EXERCISE AIM
Return exactly the listing's lines, from its first line to the line holding "5, holeSides: 6", ends included.

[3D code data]
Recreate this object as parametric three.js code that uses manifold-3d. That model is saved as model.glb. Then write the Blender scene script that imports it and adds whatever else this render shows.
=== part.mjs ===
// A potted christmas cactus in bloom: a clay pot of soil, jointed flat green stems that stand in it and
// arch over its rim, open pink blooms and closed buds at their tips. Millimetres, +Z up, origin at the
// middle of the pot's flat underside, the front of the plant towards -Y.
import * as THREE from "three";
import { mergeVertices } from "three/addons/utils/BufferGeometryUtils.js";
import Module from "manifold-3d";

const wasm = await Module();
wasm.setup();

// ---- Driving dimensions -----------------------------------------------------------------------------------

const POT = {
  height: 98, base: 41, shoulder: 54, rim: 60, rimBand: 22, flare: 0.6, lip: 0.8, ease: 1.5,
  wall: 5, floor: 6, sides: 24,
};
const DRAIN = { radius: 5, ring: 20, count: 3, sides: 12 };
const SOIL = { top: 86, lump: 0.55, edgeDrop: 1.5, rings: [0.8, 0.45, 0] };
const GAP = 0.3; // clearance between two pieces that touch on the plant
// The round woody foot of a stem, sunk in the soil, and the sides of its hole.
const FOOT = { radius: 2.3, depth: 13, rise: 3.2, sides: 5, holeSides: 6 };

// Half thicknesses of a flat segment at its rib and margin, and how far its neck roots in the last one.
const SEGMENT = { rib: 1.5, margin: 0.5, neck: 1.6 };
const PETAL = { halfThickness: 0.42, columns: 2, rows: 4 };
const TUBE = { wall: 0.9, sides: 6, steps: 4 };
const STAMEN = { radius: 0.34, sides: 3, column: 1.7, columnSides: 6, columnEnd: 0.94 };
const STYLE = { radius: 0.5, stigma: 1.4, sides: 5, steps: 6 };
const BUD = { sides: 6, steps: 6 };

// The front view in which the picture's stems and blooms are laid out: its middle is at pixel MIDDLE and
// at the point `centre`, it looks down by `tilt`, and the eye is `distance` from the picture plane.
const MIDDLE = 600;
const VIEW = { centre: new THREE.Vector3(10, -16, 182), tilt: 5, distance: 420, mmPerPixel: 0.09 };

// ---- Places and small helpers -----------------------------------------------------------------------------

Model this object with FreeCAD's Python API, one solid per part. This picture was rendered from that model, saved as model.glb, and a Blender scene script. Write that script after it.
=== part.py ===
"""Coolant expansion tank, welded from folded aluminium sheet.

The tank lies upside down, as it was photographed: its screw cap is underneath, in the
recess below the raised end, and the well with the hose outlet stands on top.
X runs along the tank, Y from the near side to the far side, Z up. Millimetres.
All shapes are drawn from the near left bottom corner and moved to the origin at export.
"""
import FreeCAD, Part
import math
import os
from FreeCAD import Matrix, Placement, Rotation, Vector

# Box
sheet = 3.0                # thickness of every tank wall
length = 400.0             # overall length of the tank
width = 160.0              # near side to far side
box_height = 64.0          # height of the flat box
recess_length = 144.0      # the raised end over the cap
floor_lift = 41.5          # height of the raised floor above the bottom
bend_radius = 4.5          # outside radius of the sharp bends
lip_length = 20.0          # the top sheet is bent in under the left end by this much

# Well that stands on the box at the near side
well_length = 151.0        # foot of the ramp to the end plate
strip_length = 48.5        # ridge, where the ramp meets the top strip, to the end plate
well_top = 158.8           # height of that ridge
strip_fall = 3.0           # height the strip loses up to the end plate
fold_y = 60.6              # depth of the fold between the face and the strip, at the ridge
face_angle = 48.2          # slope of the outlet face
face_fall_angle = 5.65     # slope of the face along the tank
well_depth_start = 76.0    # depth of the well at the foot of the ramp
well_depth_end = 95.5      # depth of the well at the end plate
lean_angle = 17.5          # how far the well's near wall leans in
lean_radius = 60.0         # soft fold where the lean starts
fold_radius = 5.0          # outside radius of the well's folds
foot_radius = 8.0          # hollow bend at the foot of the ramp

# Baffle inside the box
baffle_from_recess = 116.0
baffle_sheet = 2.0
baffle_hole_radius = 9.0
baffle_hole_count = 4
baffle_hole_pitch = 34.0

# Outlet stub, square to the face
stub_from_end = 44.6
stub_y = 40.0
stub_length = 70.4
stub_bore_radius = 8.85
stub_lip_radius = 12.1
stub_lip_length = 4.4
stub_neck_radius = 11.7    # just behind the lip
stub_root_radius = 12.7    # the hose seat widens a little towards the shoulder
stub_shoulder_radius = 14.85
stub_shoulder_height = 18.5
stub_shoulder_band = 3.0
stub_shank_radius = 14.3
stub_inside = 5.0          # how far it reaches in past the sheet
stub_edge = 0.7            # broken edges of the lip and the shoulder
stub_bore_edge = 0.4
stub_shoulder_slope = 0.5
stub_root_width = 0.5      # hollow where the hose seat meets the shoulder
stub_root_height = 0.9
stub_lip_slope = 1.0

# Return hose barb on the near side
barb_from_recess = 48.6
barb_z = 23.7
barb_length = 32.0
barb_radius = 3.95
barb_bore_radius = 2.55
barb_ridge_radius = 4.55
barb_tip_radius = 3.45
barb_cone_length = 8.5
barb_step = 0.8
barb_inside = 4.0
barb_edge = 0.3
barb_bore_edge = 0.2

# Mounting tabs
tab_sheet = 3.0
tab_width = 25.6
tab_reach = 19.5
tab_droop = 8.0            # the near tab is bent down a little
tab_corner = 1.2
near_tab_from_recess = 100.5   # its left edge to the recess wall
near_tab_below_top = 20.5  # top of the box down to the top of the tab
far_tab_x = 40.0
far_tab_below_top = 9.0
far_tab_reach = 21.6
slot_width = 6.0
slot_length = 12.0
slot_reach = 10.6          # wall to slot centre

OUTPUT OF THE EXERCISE
Recreate this object as parametric three.js code that uses manifold-3d. That model is saved as model.glb. Then write the Blender scene script that imports it and adds whatever else this render shows.
=== part.mjs ===
// A potted christmas cactus in bloom: a clay pot of soil, jointed flat green stems that stand in it and
// arch over its rim, open pink blooms and closed buds at their tips. Millimetres, +Z up, origin at the
// middle of the pot's flat underside, the front of the plant towards -Y.
import * as THREE from "three";
import { mergeVertices } from "three/addons/utils/BufferGeometryUtils.js";
import Module from "manifold-3d";

const wasm = await Module();
wasm.setup();

// ---- Driving dimensions -----------------------------------------------------------------------------------

const POT = {
  height: 98, base: 41, shoulder: 54, rim: 60, rimBand: 22, flare: 0.6, lip: 0.8, ease: 1.5,
  wall: 5, floor: 6, sides: 24,
};
const DRAIN = { radius: 5, ring: 20, count: 3, sides: 12 };
const SOIL = { top: 86, lump: 0.55, edgeDrop: 1.5, rings: [0.8, 0.45, 0] };
const GAP = 0.3; // clearance between two pieces that touch on the plant
// The round woody foot of a stem, sunk in the soil, and the sides of its hole.
const FOOT = { radius: 2.3, depth: 13, rise: 3.2, sides: 5, holeSides: 6 };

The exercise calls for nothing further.